Ratio, Evidentiary Value and Limits of the Decision
The ratio decidendi of the judgment may be distilled into two interlocking propositions: first, that the constitutional jurisdiction of the Supreme Court under article 136 and of the High Courts under article 226 remains inviolate notwithstanding any statutory declaration of finality, and second, that the statutory provision of section 33(2) of the Representation of the People Act, 1950, confers upon government servants, who are not disqualified under section 16, the right to act as proposers or seconders of a nomination, a right that is not automatically extinguished by the anti‑corrupt practice clause of section 123(8) unless the assistance procured is demonstrably for the furtherance of the candidate’s election prospects; the evidentiary value of the decision lies in its affirmation that the mere procedural participation of government servants in the nomination process does not, per se, satisfy the statutory definition of a “major corrupt practice,” a clarification that will guide future criminal lawyers in assessing the sufficiency of evidence required to establish the element of assistance for the furtherance of electoral prospects; however, the Court expressly limited its holding to the preliminary issue of whether the statutory provisions, read harmoniously, preclude the application of section 123(8) to the acts of proposing and seconding, leaving open the possibility that, should factual evidence demonstrate a coordinated scheme whereby the government servants’ involvement was part of a larger strategy to influence the election, the anti‑corrupt practice provision could be invoked, a limitation that underscores the Court’s reluctance to pronounce on the ultimate factual determination pending a full hearing on all issues; moreover, the judgment delineates the boundary of its authority by acknowledging that the Tribunal’s duty under section 99 to record findings on every allegation of corrupt practice remains intact, and that the Court’s direction to reconstitute the Tribunal and to consider all twelve issues does not constitute a substantive ruling on the merits of the allegations, thereby preserving the procedural integrity of the electoral adjudicatory mechanism and ensuring that the decision does not overreach into the factual domain reserved for the Tribunal.
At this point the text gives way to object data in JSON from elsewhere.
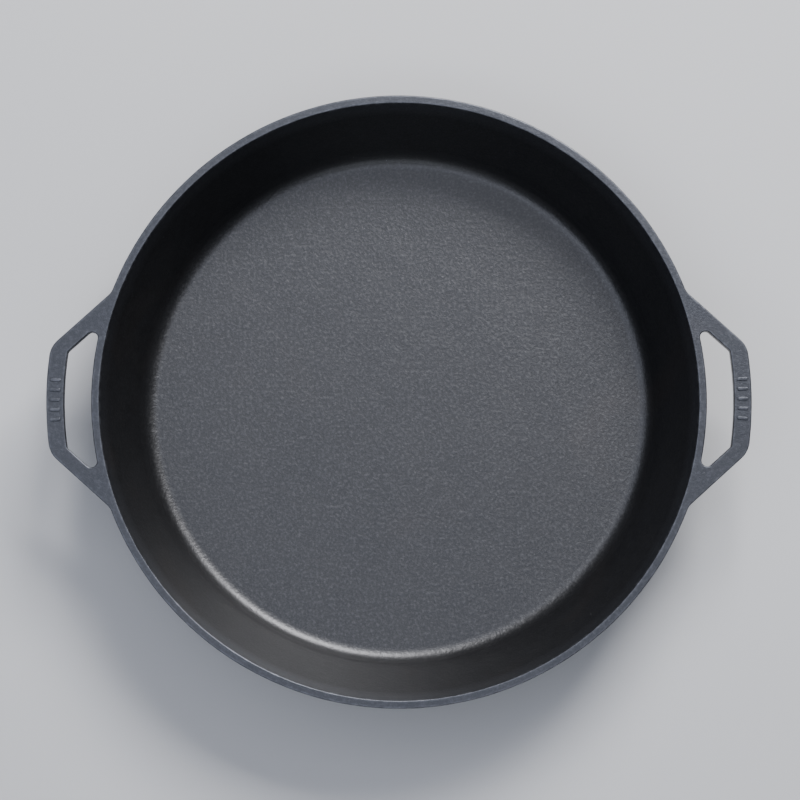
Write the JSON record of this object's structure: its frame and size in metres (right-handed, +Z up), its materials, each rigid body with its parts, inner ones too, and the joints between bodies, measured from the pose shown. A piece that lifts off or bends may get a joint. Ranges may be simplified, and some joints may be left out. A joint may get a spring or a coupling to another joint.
{
  "type": "cast iron skillet",
  "caption": "Large round cast iron pan with a flat floor, sloped wall, narrow flat-topped rim and a flat loop handle on each side, for frying, searing and baking.",
  "frame": {"origin": "centre of the flat underside, which is also the bottom centre of the bounding box", "axes": "+Z up out of the pan's mouth, the two handles lie along +X and -X"},
  "size_m": [0.499, 0.4354, 0.0757],
  "materials": {
    "seasoned_iron": "seasoned as-cast iron, fine pebbled texture, satin"
  },
  "bodies": {
    "root": {"cooking_floor": "seasoned_iron", "heel_ring": "seasoned_iron", "side_wall": "seasoned_iron", "rim_band": "seasoned_iron", "left_handle_arm_front": "seasoned_iron", "left_handle_grip_bar": "seasoned_iron", "left_handle_arm_back": "seasoned_iron", "right_handle_arm_front": "seasoned_iron", "right_handle_grip_bar": "seasoned_iron", "right_handle_arm_back": "seasoned_iron", "left_grip_rib_1": "seasoned_iron", "left_grip_rib_2": "seasoned_iron", "left_grip_rib_3": "seasoned_iron", "left_grip_rib_4": "seasoned_iron", "left_grip_rib_5": "seasoned_iron", "right_grip_rib_1": "seasoned_iron", "right_grip_rib_2": "seasoned_iron", "right_grip_rib_3": "seasoned_iron", "right_grip_rib_4": "seasoned_iron", "right_grip_rib_5": "seasoned_iron"}
  },
  "joints": []
}
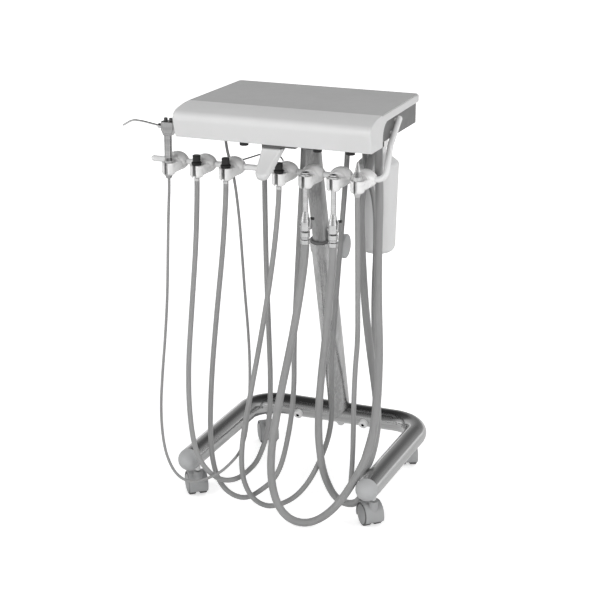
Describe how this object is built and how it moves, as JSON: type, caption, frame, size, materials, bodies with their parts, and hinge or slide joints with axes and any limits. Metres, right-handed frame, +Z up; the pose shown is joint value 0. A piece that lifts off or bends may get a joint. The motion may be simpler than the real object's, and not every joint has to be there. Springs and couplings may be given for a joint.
{
  "type": "portable dental unit",
  "caption": "Portable dental delivery cart: instrument head with holders and hoses on a leaning telescopic post, U-shaped tube base on swivel casters.",
  "frame": {"origin": "on the floor, midway between the four casters' stems in front and behind, under the middle of the legs", "axes": "+Z up, -Y towards the user at the handle and holders, +X to the right of the unit seen from its front"},
  "size_m": [0.5821, 0.4851, 0.876],
  "materials": {
    "chrome": "polished",
    "satin_steel": "satin",
    "cap_gray": "matte",
    "caster_gray": "matte",
    "tread_dark": "matte",
    "black_plastic": "matte",
    "white_plastic": "gloss",
    "white_shell": "gloss",
    "white_paint": "gloss",
    "dark_steel": "matte",
    "chassis_gray": "satin",
    "mat_gray": "matte",
    "bright_metal": "polished",
    "block_aluminium": "machined",
    "bottle_clear": "translucent",
    "dark_rubber": "matte",
    "hose_gray": "matte"
  },
  "bodies": {
    "base": {"base_tube": "chrome", "end_caps": "cap_gray", "caster_stems": "chrome", "lower_post": "chrome", "post_bushing": "black_plastic", "post_bolt": "chrome", "utility_inlets": "white_plastic"},
    "head": {"upper_post": "satin_steel", "head_bracket": "dark_steel", "chassis": "chassis_gray", "cover": "white_shell", "work_surface": "mat_gray", "handle": "white_shell", "handle_plate": "dark_steel", "holder_bar": "white_paint", "syringe_body": "bright_metal", "handpiece_connectors": "bright_metal", "connector_caps": "black_plastic", "evacuator_5": "bright_metal", "evacuator_6": "bright_metal", "evacuator_adapters": "bright_metal", "saliva_ejector": "bright_metal", "control_block": "block_aluminium", "bottle_cap": "white_plastic", "hose_glands": "dark_rubber", "signal_tube": "dark_rubber", "screws": "chrome", "holder_1": "white_plastic", "holder_2": "white_plastic", "holder_3": "white_plastic", "holder_4": "white_plastic", "holder_5": "white_plastic", "holder_6": "white_plastic", "holder_7": "white_plastic", "hose_1": "hose_gray", "hose_2": "hose_gray", "hose_3": "hose_gray", "hose_4": "hose_gray", "hose_5": "hose_gray", "hose_6": "hose_gray", "hose_7": "hose_gray"},
    "lock_knob": {"lock_knob": "cap_gray"},
    "syringe_nozzle": {"syringe_nozzle": "bright_metal"},
    "air_button": {"air_button": "black_plastic"},
    "water_button": {"water_button": "black_plastic"},
    "bottle": {"bottle": "bottle_clear"},
    "caster_FL": {"caster_hood_FL": "caster_gray"},
    "wheels_FL": {"caster_wheels_FL": "tread_dark"},
    "caster_FR": {"caster_hood_FR": "caster_gray"},
    "wheels_FR": {"caster_wheels_FR": "tread_dark"},
    "caster_RL": {"caster_hood_RL": "caster_gray"},
    "wheels_RL": {"caster_wheels_RL": "tread_dark"},
    "caster_RR": {"caster_hood_RR": "caster_gray"},
    "wheels_RR": {"caster_wheels_RR": "tread_dark"},
    "evacuator_lever_5": {"evacuator_lever_5": "bright_metal"},
    "evacuator_lever_6": {"evacuator_lever_6": "bright_metal"},
    "flow_knob_1": {"flow_knob_1": "black_plastic"},
    "flow_knob_2": {"flow_knob_2": "black_plastic"},
    "flow_knob_3": {"flow_knob_3": "black_plastic"}
  },
  "joints": [
    {"name": "head_height", "type": "slide", "parent": "base", "child": "head", "axis": [0, -0.2588, 0.9659], "range_m": [0, 0.18]},
    {"name": "caster_swivel_FL", "type": "hinge", "parent": "base", "child": "caster_FL", "pos_m": [-0.203, -0.161, 0.06], "axis": [0, 0, 1], "continuous": true},
    {"name": "wheel_spin_FL", "type": "hinge", "parent": "caster_FL", "child": "wheels_FL", "pos_m": [-0.21307, -0.14857, 0.025], "axis": [-0.7771, -0.6293, 0], "continuous": true},
    {"name": "caster_swivel_FR", "type": "hinge", "parent": "base", "child": "caster_FR", "pos_m": [0.203, -0.161, 0.06], "axis": [0, 0, 1], "continuous": true},
    {"name": "wheel_spin_FR", "type": "hinge", "parent": "caster_FR", "child": "wheels_FR", "pos_m": [0.19189, -0.14949, 0.025], "axis": [-0.7193, -0.6947, 0], "continuous": true},
    {"name": "caster_swivel_RL", "type": "hinge", "parent": "base", "child": "caster_RL", "pos_m": [-0.17214, 0.16103, 0.06], "axis": [0, 0, 1], "continuous": true},
    {"name": "wheel_spin_RL", "type": "hinge", "parent": "caster_RL", "child": "wheels_RL", "pos_m": [-0.18132, 0.17414, 0.025], "axis": [-0.8192, -0.5736, 0], "continuous": true},
    {"name": "caster_swivel_RR", "type": "hinge", "parent": "base", "child": "caster_RR", "pos_m": [0.17214, 0.16103, 0.06], "axis": [0, 0, 1], "continuous": true},
    {"name": "wheel_spin_RR", "type": "hinge", "parent": "caster_RR", "child": "wheels_RR", "pos_m": [0.16463, 0.17516, 0.025], "axis": [-0.8829, -0.4695, 0], "continuous": true},
    {"name": "lock_turn", "type": "hinge", "parent": "base", "child": "lock_knob", "pos_m": [0.045, 0.05627, 0.53863], "axis": [1, 0, 0], "range_deg": [0, 360]},
    {"name": "nozzle_turn", "type": "hinge", "parent": "head", "child": "syringe_nozzle", "pos_m": [-0.2631, -0.168, 0.819], "axis": [-0.9877, 0, 0.1564], "continuous": true},
    {"name": "air_press", "type": "slide", "parent": "head", "child": "air_button", "axis": [0, 0, -1], "range_m": [0, 0.0025], "stiffness_N_per_m": 600},
    {"name": "water_press", "type": "slide", "parent": "head", "child": "water_button", "axis": [0, 0, -1], "range_m": [0, 0.0025], "stiffness_N_per_m": 600},
    {"name": "evacuator_valve_5", "type": "hinge", "parent": "head", "child": "evacuator_lever_5", "pos_m": [0.0517, -0.168, 0.641], "axis": [1, 0, 0], "range_deg": [0, 90]},
    {"name": "evacuator_valve_6", "type": "hinge", "parent": "head", "child": "evacuator_lever_6", "pos_m": [0.1115, -0.168, 0.641], "axis": [1, 0, 0], "range_deg": [0, 90]},
    {"name": "flow_turn_1", "type": "hinge", "parent": "head", "child": "flow_knob_1", "pos_m": [-0.0655, -0.203, 0.808], "axis": [0, 0, 1], "range_deg": [0, 1080]},
    {"name": "flow_turn_2", "type": "hinge", "parent": "head", "child": "flow_knob_2", "pos_m": [0.0912, -0.203, 0.808], "axis": [0, 0, 1], "range_deg": [0, 1080]},
    {"name": "flow_turn_3", "type": "hinge", "parent": "head", "child": "flow_knob_3", "pos_m": [0.1598, -0.203, 0.808], "axis": [0, 0, 1], "range_deg": [0, 1080]},
    {"name": "bottle_unscrew", "type": "hinge", "parent": "head", "child": "bottle", "pos_m": [0.146, 0, 0.7], "axis": [0, 0, -1], "range_deg": [0, 360]}
  ]
}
Final Relief and Criminal Law Significance
In its ultimate order, the Supreme Court, after setting aside the Election Tribunal’s finding of a major corrupt practice, directed the Election Commission to reconstitute the Tribunal, to examine all twelve issues that had been framed, to record findings on each allegation of corrupt or illegal practice, and to issue a fresh order in accordance with the statutory mandates of sections 98 and 99 of the Representation of the People Act, 1951, thereby restoring the procedural completeness that the Tribunal had previously eschewed; the Court further affirmed that the constitutional jurisdiction conferred by article 136 remains unqualified and cannot be eclipsed by any legislative provision, a pronouncement that reinforces the supremacy of the Constitution in the hierarchy of legal norms and safeguards the role of the judiciary as the ultimate arbiter of electoral disputes, a role that is of paramount importance in the preservation of democratic governance; the criminal law significance of the decision resides in its elucidation of the scope of section 123(8) as a criminal provision defining a major corrupt practice, a definition that now, by virtue of this judgment, must be interpreted with reference to the purpose of the statute, the timing of the candidate’s status, and the nature of the assistance sought, thereby providing criminal lawyers with a clarified framework within which to assess the criminal liability of candidates and their agents for alleged election offences, and ensuring that prosecutions under the Representation of the People Act, 1951, are anchored in a balanced reading that distinguishes between permissible procedural participation and impermissible exploitation of governmental authority for electoral gain; the decision, therefore, stands as a landmark in the jurisprudence of election law, harmonising statutory construction with constitutional doctrine, and furnishing a durable precedent that will guide future adjudication of criminal election offences and the exercise of discretionary judicial review in the realm of democratic elections.